You guys need to focus on making stuff that works. It’s competitive out there and you don’t have the insights into people who try and wind up hating your guts for being annoying.
Some constructive criticism around naming... You don't have to have Flux in every single damn thing you create!
InfluxDB IOx is not replacing InfluxDB v2 because... It's just a new storage engine.
For querying we have Flux or InfluxQL...
1) Alpha / Beta phase where we experimented with several off-the-shelf key-value stores (RocksDB, LevelDB, & BoltDB). During this early phase, we learned from observing a wide variety of workloads / use-cases that we needed a custom built engine to achieve our early performance goals. But, using these off-the-shelf key-value stores allowed our (at the time) very small team to focus on developing a useful beta product and gathering user feedback.

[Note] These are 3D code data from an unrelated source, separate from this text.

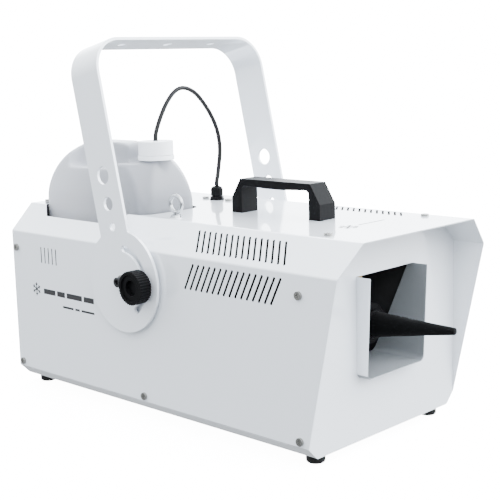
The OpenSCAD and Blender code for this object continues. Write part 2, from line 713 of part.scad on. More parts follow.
// The clamp's back is cut square to the plate, so that the sock leans up
module sock_clamp() color("black") from_rear() difference() {
    at_sock() translate([0, 0, -12]) cylinder(d = sock_d + 4, h = 13, $fn = 64);
    at_sock() translate([0, 0, -14]) cylinder(d = 24, h = 20, $fn = 48);
    at_sock() translate([0, 0, -0.2]) cylinder(d = sock_d + 0.2, h = 5, $fn = 64);
    translate([plate_x + 5.1 - 40, -40, air_z - 40]) cube([40, 80, 80]);
}
module foam_sock() color("black") from_rear() at_sock() cylinder(d1 = sock_d, d2 = sock_tip_d, h = sock_len, $fn = 64);
module spray_jet() color("goldenrod") from_rear() difference() {
    union() {
        translate([516.2, 0, 170]) rod_x(5, 18);
        translate([518.2, 0, 170]) rod_x(9, 8);
        // strap up to the roof of the splash box
        box([519, -4, 170], [521, 4, mouth_z + mouth_h + 2.7]);
    }
    translate([510, 0, 170]) rod_x(1.6, 40);
}

// ---------------------------------------------------------------- pump and controls

pump_z = 214;
module pump_bracket() color("gainsboro") from_rear() difference() {
    union() {
        box([gland_x - 32, gland_y - 14, z_top - sheet - 2.1], [gland_x + 32, gland_y + 14, z_top - sheet - 0.1]);
        for (x = [gland_x - 32, gland_x + 30]) box([x, gland_y - 14, pump_z - 12], [x + 2, gland_y + 14, z_top - sheet - 2]);
    }
    translate([gland_x, gland_y, 200]) cylinder(d = 22, h = 80, $fn = 48);
    for (p = pump_screws) translate([p.x, p.y, 230]) cylinder(d = 5, h = 40, $fn = 32);
    translate([gland_x - 60, gland_y, pump_z]) rod_x(14.4, 120);
}
module bracket_screws() color("silver") from_rear()
    for (p = pump_screws) translate([p.x, p.y, z_top]) pan_screw(5, 7);
module liquid_pump() color("dimgray") from_rear() translate([gland_x, gland_y, pump_z]) difference() {
    union() {
        translate([-28, 0, 0]) rod_x(26, 56);
        translate([-52, 0, 0]) rod_x(14, 98);
        translate([45.9, 0, 0]) rod_x(6, 6);
        translate([-20, -17, -20]) cube([40, 34, 33]);
        translate([0, 0, 10]) cylinder(d = hose_d, h = z_top - 12 - pump_z - 10.1, $fn = 32);
    }
    translate([-46, 0, 0]) rod_x(8.1, 82);
}
module pump_piston() color("silver") from_rear() translate([gland_x - 32, gland_y, pump_z]) rod_x(8, 40);
module pump_spring() color("silver") from_rear() translate([gland_x + 12.4, gland_y, pump_z]) difference() {
    rod_x(7.4, 22);
    translate([-1, 0, 0]) rod_x(4.6, 24);
}
module liquid_tube() color("white") from_rear() swept_tube(tube_route, 4, 8, [0, 0, 1]);

module power_board() color("darkgreen") from_rear() {
    box([50, 30, 30], [160, 125, 31.6]);
    for (x = [56, 154]) for (y = [36, 119]) translate([x, y, z_floor + sheet]) cylinder(d = 7, h = 30 - z_floor - sheet, $fn = 24);
    box([62, 44, 31.6], [92, 84, 58]);
    box([100, 50, 31.6], [124, 76, 52]);
    box([132, 44, 31.6], [148, 112, 46]);
}

button_y = [45, 65, 85, 105];
button_z = 186;
dmx_y = [42, 98];
dmx_z = 146;
inlet_at = [98, 62];
switch_at = [44, 62];
fuse_at = [44, 98];

module control_board() color("darkgreen") from_rear() {
    box([14, 32, 172], [15.6, 118, 236]);
    for (y = button_y) box([10.4, y - 3, button_z - 3], [14, y + 3, button_z + 3]);
    box([8, 47, 207], [14, 103, 229]);
}
module display_window() color("black") from_rear() box([-0.5, 45.2, 206.2], [7.8, 104.8, 229.8]);

module button(y) translate([-2.6, y, button_z]) {
    rod_x(8.4, 8);
    translate([7.9, 0, 0]) rod_x(4, 3);
}
module button_menu() color("black") from_rear() button(button_y[0]);
module button_up() color("black") from_rear() button(button_y[1]);
module button_down() color("black") from_rear() button(button_y[2]);
module button_enter() color("black") from_rear() button(button_y[3]);

module switch_frame() color("black") from_rear() translate([0, switch_at.x, switch_at.y]) difference() {
    union() {
        box([-2, -8.5, -11.5], [-0.1, 8.5, 11.5]);
        box([-0.2, -6.6, -9.6], [20, 6.6, 9.6]);
    }
    box([-3, -5.4, -8.6], [12, 5.4, 8.6]);
    translate([1.5, 0, 0]) rod_y(3.1, 13, 32);
}
module power_rocker() color("red") from_rear() translate([1.5, switch_at.x, switch_at.y]) rotate([0, 7, 0]) {
    box([-4, -5, -7.6], [2, 5, 7.6]);
    rod_y(3, 12.6, 32);
}
module mains_inlet() color("black") from_rear() translate([0, inlet_at.x, inlet_at.y]) difference() {
    union() {
        box([-3, -25, -15], [-0.1, 25, 15]);
        box([-0.2, -24.3, -13.8], [26, 24.3, 13.8]);
    }
    box([-4, -12.5, -9], [16, 12.5, 9]);
}
module fuse_holder() color("black") from_rear() translate([0, fuse_at.x, fuse_at.y]) {
    translate([-rear_proud, 0, 0]) rod_x(14, rear_proud - 2);
    translate([-2.1, 0, 0]) rod_x(17, 2);
    translate([-0.2, 0, 0]) rod_x(12.8, 30);
}
module dmx_socket(bore) difference() {
    union() {
        translate([-2, -13, -15.5]) cube([1.9, 26, 31]);
        rod_x(23.6, 24);
    }
    translate([-3, 0, 0]) rod_x(bore, 18);
}
module dmx_in() color("black") from_rear() translate([0, dmx_y[0], dmx_z]) {
    dmx_socket(20);
    for (a = [60, 180, 300]) translate([4, 6 * sin(a), 6 * cos(a)]) rod_x(2.4, 12);
}
module dmx_out() color("black") from_rear() translate([0, dmx_y[1], dmx_z]) {
    difference() {
        union() {
            dmx_socket(20);
            translate([4, 0, 0]) rod_x(17, 14);
        }
        for (a = [0, 120, 240]) translate([2, 6 * sin(a), 6 * cos(a)]) rod_x(2.6, 12);
    }
}

top_cover();
base_tray();
front_panel();
rear_panel();
outlet_sleeve();
splash_box();
rubber_feet();
foot_screws();
cover_screws();
vent_filter();
yoke_bracket();
pivot_screws();
pivot_washers();
pivot_spacers();
weld_nuts();
knob_studs();
tilt_knob_left();
tilt_knob_right();
carry_handle();
handle_screws();
safety_eye();
tank_cradle();
tank();
tank_cap();
tamper_ring();
suction_pipe();
suction_hose();
gland_body();
gland_nut();
blower_housing();
blower_impeller();
blower_motor();
motor_bracket();
air_tube();
nozzle_plate();
sock_clamp();
foam_sock();
spray_jet();
liquid_pump();
pump_piston();
pump_spring();
pump_bracket();
bracket_screws();
liquid_tube();
power_board();
control_board();
display_window();
button_menu();
button_up();
button_down();
button_enter();
switch_frame();
power_rocker();
mains_inlet();
fuse_holder();
dmx_in();
dmx_out();
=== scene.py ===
"""Looks of a stage snow machine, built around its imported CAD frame. Lengths are in metres."""

import json
import math

import bmesh
import bpy
from mathutils import Matrix, Vector

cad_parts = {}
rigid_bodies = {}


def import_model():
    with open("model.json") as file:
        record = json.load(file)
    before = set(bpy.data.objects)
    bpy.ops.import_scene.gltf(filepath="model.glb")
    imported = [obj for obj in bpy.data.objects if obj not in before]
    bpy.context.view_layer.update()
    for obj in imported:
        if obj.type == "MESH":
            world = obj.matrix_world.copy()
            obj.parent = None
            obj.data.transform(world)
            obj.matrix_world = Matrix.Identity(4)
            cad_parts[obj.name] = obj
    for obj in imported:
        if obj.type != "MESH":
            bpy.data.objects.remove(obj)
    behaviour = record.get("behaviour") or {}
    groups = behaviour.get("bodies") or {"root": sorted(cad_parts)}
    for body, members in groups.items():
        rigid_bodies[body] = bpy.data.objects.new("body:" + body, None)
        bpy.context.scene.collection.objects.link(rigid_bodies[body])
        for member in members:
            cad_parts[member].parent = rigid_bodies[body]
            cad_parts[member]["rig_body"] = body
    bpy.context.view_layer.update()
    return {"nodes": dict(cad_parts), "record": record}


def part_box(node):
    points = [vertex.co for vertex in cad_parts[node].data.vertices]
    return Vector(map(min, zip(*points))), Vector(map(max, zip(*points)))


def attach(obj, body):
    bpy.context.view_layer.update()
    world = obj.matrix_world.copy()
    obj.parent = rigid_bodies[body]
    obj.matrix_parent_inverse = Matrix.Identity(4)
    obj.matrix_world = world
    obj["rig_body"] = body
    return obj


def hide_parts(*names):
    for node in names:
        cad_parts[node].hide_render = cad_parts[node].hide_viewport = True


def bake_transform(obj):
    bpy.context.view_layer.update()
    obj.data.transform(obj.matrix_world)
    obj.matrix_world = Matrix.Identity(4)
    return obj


MM = 0.001

# The camera: its place, and its turn from +Y, its tilt down and its roll in degrees
CAMERA_AT = (1.0025, -1.0217, 0.4596)
CAMERA_TURN = 44.03
CAMERA_DOWN = 9.91
CAMERA_ROLL = -1.45
CAMERA_LENS = 78.2
CAMERA_SENSOR = 36.0

# Strength of the studio sky: the least it has, overhead, and what each side adds
SKY_LEAST = 0.75
SKY_ABOVE = 4.0
SKY_FRONT = 4.0
SKY_BEHIND = 6.5
SKY_REAR = 1.4
SKY_COLOUR = (0.905, 0.95, 1.0)

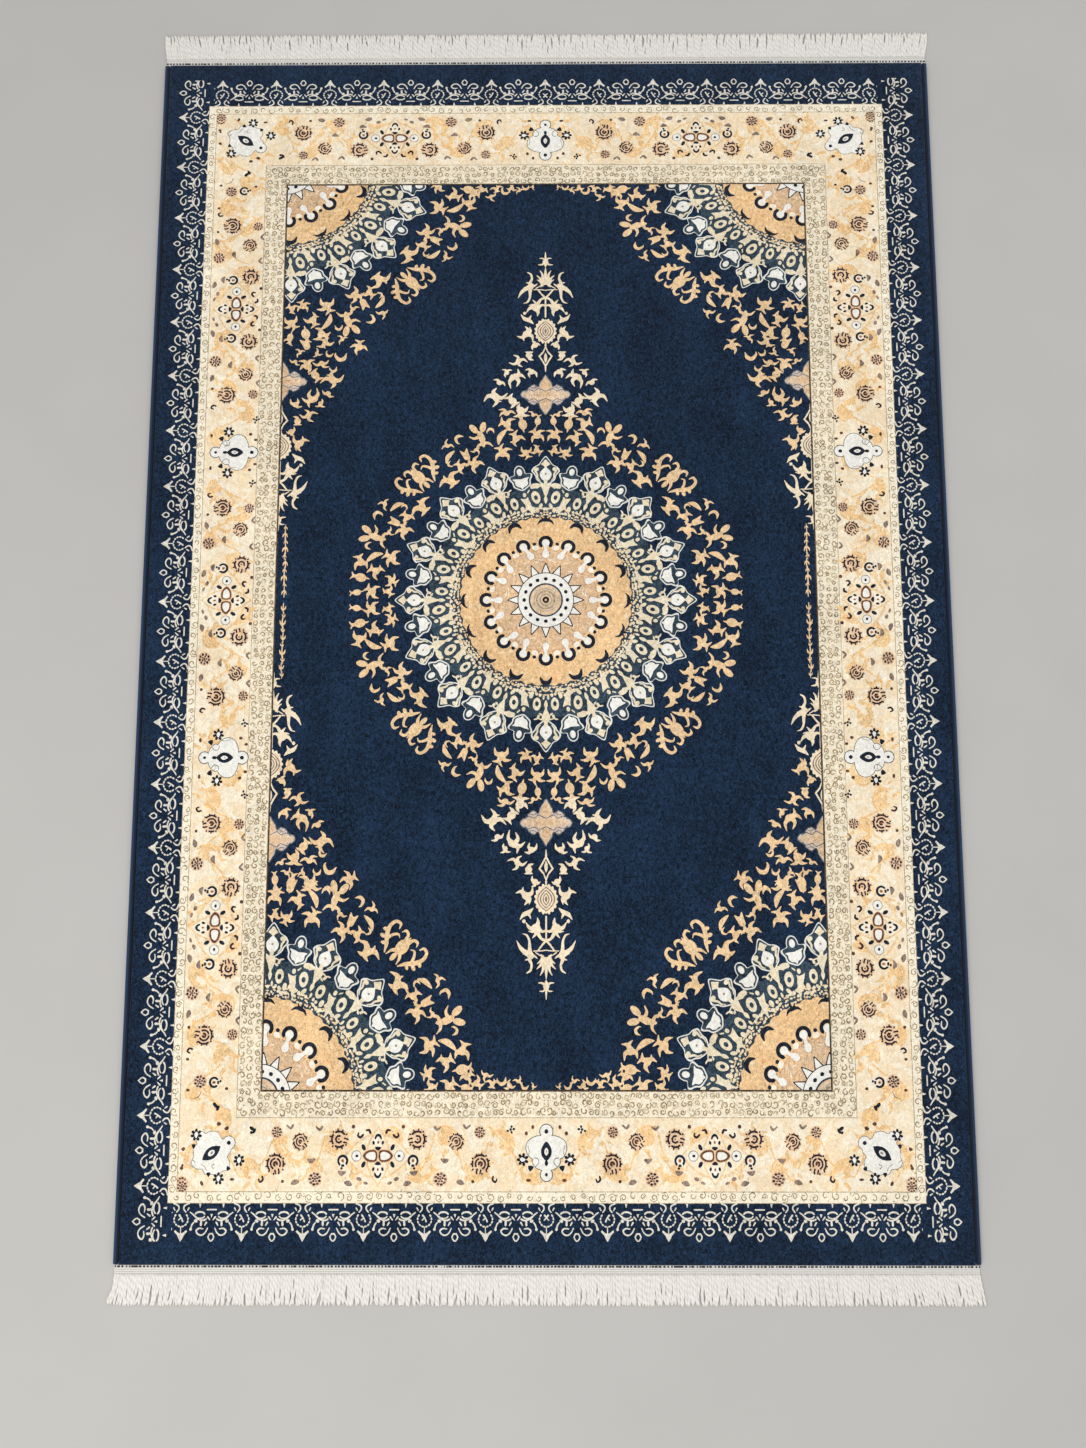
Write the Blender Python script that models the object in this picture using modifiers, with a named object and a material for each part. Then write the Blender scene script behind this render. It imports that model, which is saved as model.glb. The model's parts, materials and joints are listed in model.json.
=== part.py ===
"""Velvet rug, lying flat on a floor.

Metres, +Z up. The origin is on the floor under the middle of the rug, and +Y runs along its length.
The rug is a pile slab with an overcast edge down each long side and, at each short end, a woven header
whose warp yarns are left long as a fringe.
"""

from math import pi, sin

import bmesh
import bpy
import numpy as np
from mathutils import Matrix

# The rug as sold, without its fringe
RUG_WIDTH = 1.200
RUG_LENGTH = 1.800
PILE_HEIGHT = 0.007

# The overcast edge of the long sides
BINDING_WIDTH = 0.008
BINDING_HEIGHT = 0.0078
BINDING_ROUND = 0.003

# The fringe, measured outward from the pile
FRINGE_REACH = 0.055
HEADER_DEPTH = 0.015
HEADER_THICKNESS = 0.003
HEADER_INSET = 0.0015
STRANDS = 148
STRAND_WIDTH = 0.0054
STRAND_SPLAY = 0.009
STRAND_TRIM = 0.004
STRAND_SWAY = 0.0011

# Sections of a strand: share of its length, width and height against its root, share of its sway
STRAND_SECTIONS = (
    {"along": 0.34, "width": 0.88, "height": 0.86, "sway": 0.8},
    {"along": 0.70, "width": 0.78, "height": 0.76, "sway": -0.5},
    {"along": 1.00, "width": 0.56, "height": 0.56, "sway": 1.0},
)

GAP = 0.0003
EDGE_ROUND = 0.0012
ROUND_SEGMENTS = 2

COLOURS = {
    "pile": {"colour": (0.012, 0.028, 0.075), "roughness": 0.95},
    "binding": {"colour": (0.016, 0.040, 0.105), "roughness": 0.85},
    "fringe": {"colour": (0.790, 0.765, 0.700), "roughness": 0.90},
}


def clear_scene():
    for obj in list(bpy.data.objects):
        bpy.data.objects.remove(obj, do_unlink=True)


def make_material(name):
    look = COLOURS[name]
    material = bpy.data.materials.new(name)
    material.use_nodes = True
    shader = material.node_tree.nodes["Principled BSDF"]
    shader.inputs["Base Color"].default_value = (*look["colour"], 1)
    shader.inputs["Roughness"].default_value = look["roughness"]
    shader.inputs["Metallic"].default_value = 0
    material.diffuse_color = (*look["colour"], 1)
    return material


def make_object(name, mesh, material, parent, collection):
    mesh.materials.append(material)
    obj = bpy.data.objects.new(name, mesh)
    obj.parent = parent
    collection.objects.link(obj)
    return obj


def add_rounding(obj, width):
    bevel = obj.modifiers.new("rounded edges", "BEVEL")
    bevel.width = width
    bevel.segments = ROUND_SEGMENTS
    bevel.limit_method = "ANGLE"


def bar_mesh(name, size_x, size_y, size_z):
    """A bar of this size that stands on the floor, centred on its origin."""
    bm = bmesh.new()
    bmesh.ops.create_cube(bm, size=1, matrix=Matrix.Diagonal((size_x, size_y, size_z, 1)))
    bmesh.ops.translate(bm, verts=bm.verts, vec=(0, 0, size_z / 2))
    mesh = bpy.data.meshes.new(name)
    bm.to_mesh(mesh)
    bm.free()
    return mesh


def strand_centres():
    header_width = RUG_WIDTH - 2 * HEADER_INSET
    pitch = header_width / STRANDS
    return (np.arange(STRANDS) - (STRANDS - 1) / 2) * pitch


def header_columns():
    """Where the header's outer face is divided: its two ends and both sides of every strand's root."""
    header_half = RUG_WIDTH / 2 - HEADER_INSET
    roots = strand_centres()[:, None] + np.array([-0.5, 0.5]) * STRAND_WIDTH
    return np.concatenate([[-header_half], roots.ravel(), [header_half]])


def make_header(bm):
    """Builds the header with its outer face at HEADER_DEPTH, and returns the faces the strands grow from."""
    columns = header_columns()
    segments = len(columns) - 1
    bmesh.ops.create_grid(
        bm, x_segments=segments, y_segments=1, size=0.5, matrix=Matrix.Rotation(pi / 2, 4, "X")
    )
    for vert in bm.verts:
        column = round((vert.co.x + 0.5) * segments)
        top = vert.co.z > 0
        vert.co = (columns[column], HEADER_DEPTH, HEADER_THICKNESS if top else 0)
    outer_faces = sorted(bm.faces, key=lambda face: face.calc_center_median().x)
    extruded = bmesh.ops.extrude_face_region(bm, geom=bm.faces[:])["geom"]
    back = [item for item in extruded if isinstance(item, bmesh.types.BMVert)]
    bmesh.ops.translate(bm, verts=back, vec=(0, -HEADER_DEPTH, 0))
    return outer_faces[1::2]


def grow_strand(bm, root, centre, length, sway):
    """Extrudes one strand from its root face, section by section, always flat on the floor."""
    splay = STRAND_SPLAY * (2 * centre / RUG_WIDTH) ** 3
    face = root
    middle = centre
    for section in STRAND_SECTIONS:
        half = STRAND_WIDTH * section["width"] / 2
        height = HEADER_THICKNESS * section["height"]
        along = section["along"]
        next_middle = centre + splay * along ** 2 + sway * section["sway"]
        face = bmesh.ops.extrude_discrete_faces(bm, faces=[face])["faces"][0]
        for vert in face.verts:
            side = 1 if vert.co.x > middle else -1
            top = vert.co.z > 0
            narrowing = 0.72 if top else 1
            vert.co = (
                next_middle + side * half * narrowing,
                HEADER_DEPTH + length * along,
                height if top else 0,
            )
        middle = next_middle


def fringe_mesh(name, seed):
    """A header with its strands, from the pile's end at y = 0 outward. The longest strand reaches FRINGE_REACH."""
    rng = np.random.default_rng(seed)
    centres = strand_centres()
    trim = rng.uniform(0, STRAND_TRIM, STRANDS)
    lengths = FRINGE_REACH - HEADER_DEPTH - (trim - trim.min())
    drift = np.array([sin(0.9 * k) + 0.6 * sin(0.37 * k + seed) for k in range(STRANDS)]) / 1.6
    sways = STRAND_SWAY * (0.6 * drift + 0.4 * rng.uniform(-1, 1, STRANDS))
    sways[[0, -1]] = 0
    bm = bmesh.new()
    roots = make_header(bm)
    for root, centre, length, sway in zip(roots, centres, lengths, sways):
        grow_strand(bm, root, centre, length, sway)
    bmesh.ops.recalc_face_normals(bm, faces=bm.faces)
    mesh = bpy.data.meshes.new(name)
    bm.to_mesh(mesh)
    bm.free()
    return mesh


def make_body(material, parent, collection):
    width = RUG_WIDTH - 2 * (BINDING_WIDTH + GAP)
    mesh = bar_mesh("rug_body", width, RUG_LENGTH, PILE_HEIGHT)
    add_rounding(make_object("rug_body", mesh, material, parent, collection), EDGE_ROUND)


def make_binding(name, side, material, parent, collection):
    mesh = bar_mesh(name, BINDING_WIDTH, RUG_LENGTH, BINDING_HEIGHT)
    binding = make_object(name, mesh, material, parent, collection)
    binding.location.x = side * (RUG_WIDTH - BINDING_WIDTH) / 2
    add_rounding(binding, BINDING_ROUND)


def make_fringe(name, seed, end, material, parent, collection):
    """end is 1 for the far end and -1 for the near one, where the same form is turned half round."""
    fringe = make_object(name, fringe_mesh(name, seed), material, parent, collection)
    fringe.location.y = end * (RUG_LENGTH / 2 + GAP)
    fringe.rotation_euler.z = 0 if end > 0 else pi


def main():
    clear_scene()
    collection = bpy.data.collections.new("velvet_rug")
    bpy.context.scene.collection.children.link(collection)
    root = bpy.data.objects.new("velvet_rug_origin", None)
    collection.objects.link(root)
    materials = {name: make_material(name) for name in COLOURS}
    make_body(materials["pile"], root, collection)
    make_binding("binding_left", -1, materials["binding"], root, collection)
    make_binding("binding_right", 1, materials["binding"], root, collection)
    make_fringe("fringe_far", 3, 1, materials["fringe"], root, collection)
    make_fringe("fringe_near", 8, -1, materials["fringe"], root, collection)
    bpy.context.view_layer.update()


main()
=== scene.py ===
# Velvet rug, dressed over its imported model: patterned pile, backing, overcast edges and knotted fringes.
# Lengths in the pattern are millimetres, everything handed to Blender is in metres.
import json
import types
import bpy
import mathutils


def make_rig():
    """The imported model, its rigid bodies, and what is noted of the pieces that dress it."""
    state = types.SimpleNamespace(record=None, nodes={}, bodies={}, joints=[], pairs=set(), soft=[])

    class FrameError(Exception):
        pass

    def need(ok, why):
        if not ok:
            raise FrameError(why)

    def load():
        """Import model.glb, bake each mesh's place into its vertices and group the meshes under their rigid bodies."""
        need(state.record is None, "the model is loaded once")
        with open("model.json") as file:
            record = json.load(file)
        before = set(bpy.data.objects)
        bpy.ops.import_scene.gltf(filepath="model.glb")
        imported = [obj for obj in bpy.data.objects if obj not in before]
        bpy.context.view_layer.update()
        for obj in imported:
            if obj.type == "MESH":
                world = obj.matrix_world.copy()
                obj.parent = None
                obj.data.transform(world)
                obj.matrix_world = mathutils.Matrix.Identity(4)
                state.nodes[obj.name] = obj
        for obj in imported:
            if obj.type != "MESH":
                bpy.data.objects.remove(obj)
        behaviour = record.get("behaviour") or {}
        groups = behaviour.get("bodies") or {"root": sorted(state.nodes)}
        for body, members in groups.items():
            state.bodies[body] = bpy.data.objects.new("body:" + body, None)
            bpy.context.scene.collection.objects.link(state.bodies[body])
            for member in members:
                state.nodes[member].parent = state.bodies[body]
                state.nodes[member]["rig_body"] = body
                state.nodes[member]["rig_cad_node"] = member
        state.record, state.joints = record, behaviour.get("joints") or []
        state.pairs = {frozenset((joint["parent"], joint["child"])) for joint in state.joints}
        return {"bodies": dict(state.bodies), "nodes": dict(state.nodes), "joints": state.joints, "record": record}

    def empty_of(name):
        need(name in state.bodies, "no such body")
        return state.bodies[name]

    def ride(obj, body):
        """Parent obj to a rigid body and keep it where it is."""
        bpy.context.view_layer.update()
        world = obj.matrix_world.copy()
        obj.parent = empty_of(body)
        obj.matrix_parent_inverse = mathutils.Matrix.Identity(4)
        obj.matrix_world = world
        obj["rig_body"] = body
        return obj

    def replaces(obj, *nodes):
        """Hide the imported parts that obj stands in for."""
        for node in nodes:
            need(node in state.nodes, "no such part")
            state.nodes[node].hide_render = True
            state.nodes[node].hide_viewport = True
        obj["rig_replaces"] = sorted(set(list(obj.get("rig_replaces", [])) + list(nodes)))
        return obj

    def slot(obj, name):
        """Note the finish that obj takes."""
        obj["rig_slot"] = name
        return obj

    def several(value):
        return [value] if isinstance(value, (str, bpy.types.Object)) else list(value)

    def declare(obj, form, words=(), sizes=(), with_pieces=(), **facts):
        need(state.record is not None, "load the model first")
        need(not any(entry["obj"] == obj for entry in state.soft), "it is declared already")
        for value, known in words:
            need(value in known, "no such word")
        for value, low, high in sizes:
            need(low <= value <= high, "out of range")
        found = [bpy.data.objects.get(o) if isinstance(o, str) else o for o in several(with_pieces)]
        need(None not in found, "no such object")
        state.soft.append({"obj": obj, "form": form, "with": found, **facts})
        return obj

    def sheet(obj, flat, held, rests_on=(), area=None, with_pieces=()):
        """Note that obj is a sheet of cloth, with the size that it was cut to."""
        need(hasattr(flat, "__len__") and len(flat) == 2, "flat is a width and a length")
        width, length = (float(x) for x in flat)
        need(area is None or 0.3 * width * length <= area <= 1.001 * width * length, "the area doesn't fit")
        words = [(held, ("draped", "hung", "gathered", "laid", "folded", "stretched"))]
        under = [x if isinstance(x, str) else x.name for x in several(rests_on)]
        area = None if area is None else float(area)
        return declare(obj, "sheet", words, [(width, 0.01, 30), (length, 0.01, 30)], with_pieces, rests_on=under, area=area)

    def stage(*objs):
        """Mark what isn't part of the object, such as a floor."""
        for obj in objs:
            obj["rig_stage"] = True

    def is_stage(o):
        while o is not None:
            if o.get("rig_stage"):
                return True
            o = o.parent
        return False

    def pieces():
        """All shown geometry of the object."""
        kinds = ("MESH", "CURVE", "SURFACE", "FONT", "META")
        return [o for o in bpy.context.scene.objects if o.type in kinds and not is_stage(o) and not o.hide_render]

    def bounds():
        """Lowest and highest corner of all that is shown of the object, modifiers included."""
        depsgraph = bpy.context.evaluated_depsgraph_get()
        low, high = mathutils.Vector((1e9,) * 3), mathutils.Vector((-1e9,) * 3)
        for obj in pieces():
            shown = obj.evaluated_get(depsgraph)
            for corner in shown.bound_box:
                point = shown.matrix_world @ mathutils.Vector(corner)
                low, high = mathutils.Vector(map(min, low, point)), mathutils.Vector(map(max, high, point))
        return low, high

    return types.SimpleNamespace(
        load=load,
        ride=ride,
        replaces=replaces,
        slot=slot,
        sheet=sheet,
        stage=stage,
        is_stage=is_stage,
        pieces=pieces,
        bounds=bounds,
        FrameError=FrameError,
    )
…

2) TSM storage engine for 1.0 - Developed from scratch based on our learnings from phase 1, this was the first production storage engine that shipped with 1.0 in 2016 and carried us through 2.0. It served as the workhorse for 3 - 4 years as both the number of users and size of their workloads skyrocketed, eventually bumping into architectural limits of TSM.
3) IOx - equipped with a larger engineering team and years of experience with a wide variety of workloads and use-cases, IOx was developed to handle rapidly growing time series workloads that users need to handle.
The InfluxDB Cloud platform uses a variation of TSM that's tailored for a distributed SaaS rather than stand-alone nodes (this was originally intended to be used in InfluxDB v2 OSS as well, but alpha-testing showed that the old engine performed better there so it ultimately was reverted for the beta release).
So IOx is really the first major new storage engine in InfluxDB.
Why that vs. Fred Brooks' "Plan to throw the first one away" idea?